Garut News ( Rabu, 23/04 – 2014 ).
Pelaksanaan ujian nasional tampaknya tak pernah sepi dari masalah.
Tahun ini, muncul banyak keluhan peserta ujian nasional, sebagian terbaca di media sosial.
Keluhan siswa sekolah menengah atas itu, menyasar banyak hal mendasar pada pendidikan nasional, belum tuntas dibenahi.
Para siswa ini, umumnya mengeluhkan ujian bahasa Inggris dan matematika.
Mereka kesulitan memahami soal cerita pada ujian bahasa Inggris lantaran selama ini lebih banyak belajar kosakata dan tata bahasa.
Tingkat kesulitan matematika pun jauh dari bayangan mereka.

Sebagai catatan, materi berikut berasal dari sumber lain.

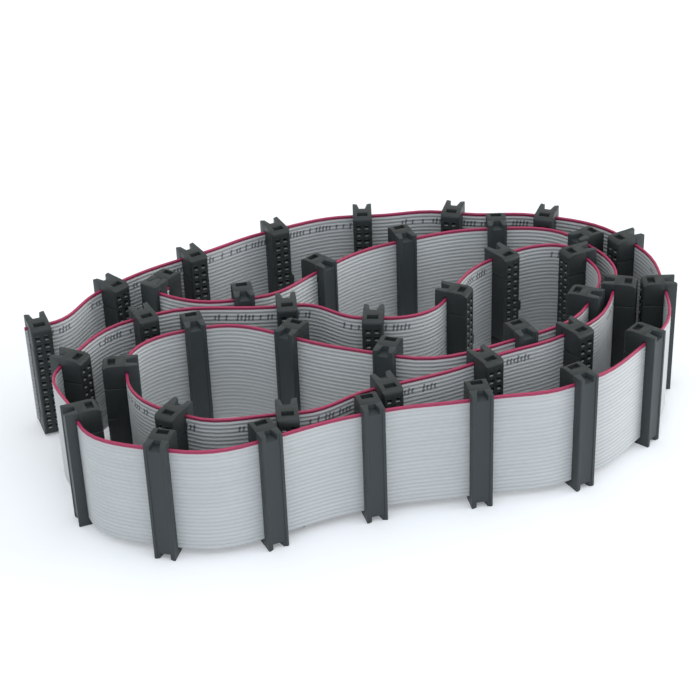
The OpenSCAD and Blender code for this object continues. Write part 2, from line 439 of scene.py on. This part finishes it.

Keluhan cukup merata, termasuk dari para siswa merasa belajar serius, misalnya dengan ikut bimbingan belajar, les tambahan, atawa simulasi (try out) ujian.
Bukan tak mungkin, diajarkan di sekolah selama ini memang jauh di bawah materi diujikan.
Penjelasan Menteri Pendidikan dan Kebudayaan M. Nuh mengindikasikan hal itu.
Ketika mengunjungi satu sekolah di Jakarta pada hari pertama ujian nasional, Nuh mengatakan tahun ini ujian nasional memasukkan soal bertaraf dunia, dengan standar Programme for International Student Assessments dan Trends in International Mathematics and Science Study.
Kementerian Pendidikan sah-sah saja jika ingin membandingkan kemampuan siswa Indonesia dengan siswa negara lain.
Klaim sukses pendidikan di satu negara memang perlu dibandingkan dengan standar dunia.
Tetapi hal itu terasa seperti hendak gagah-gagahan belaka.
Kementerian Pendidikan tak boleh lupa, ujian nasional tak semata-mata mengukur dan memetakan kompetensi siswa.
Kementerian telanjur menjadikan ujian nasional penentu kelulusan sekolah dan, belakangan, juga menjadi salah satu pertimbangan kelulusan seleksi masuk perguruan tinggi.
Sungguh tak bijak memberikan soal ujian berlevel internasional bagi murid, sistem belajarnya belum terstandardisasi.
Juga masih ada kesenjangan pada fasilitas belajar, kemampuan guru, dan murid. Sekolah mampu mengadopsi soal internasional itu bisa dihitung jari.
Apalah artinya jika niat mulia Kementerian Pendidikan itu justru bisa berdampak buruk bagi kelangsungan pendidikan mereka.
Mereka bukan hanya bisa gagal lulus, melainkan juga tak bisa melanjutkan pendidikan ke perguruan tinggi pilihan.
Pemerintah seharusnya juga tak menganggap sepi putusan kasasi Mahkamah Agung pada 2009 atas gugatan Tim Advokasi Korban Ujian Nasional.
Mahkamah melarang pelaksanaan ujian nasional sebelum pemerintah berhasil meningkatkan kualitas guru, sarana dan prasarana sekolah, serta akses informasi lengkap dan merata di semua daerah.
Agar tak dianggap mengabaikan putusan pengadilan, pemerintah bisa saja menggelar “ujian akhir” dengan target dimodifikasi.
Seperti dipraktekkan di banyak negara, sasaran ujian akhir itu hanya mengukur kompetensi siswa setelah menempuh jenjang pendidikan tertentu.
Hasilnya pun tak perlu dikaitkan dengan kelulusan.
Cukup sebagai bahan mengevaluasi kebijakan nasional di sektor pendidikan.
Pada saat sama, pemerintah bergegas memerbaiki mutu pendidikan di seluruh Indonesia.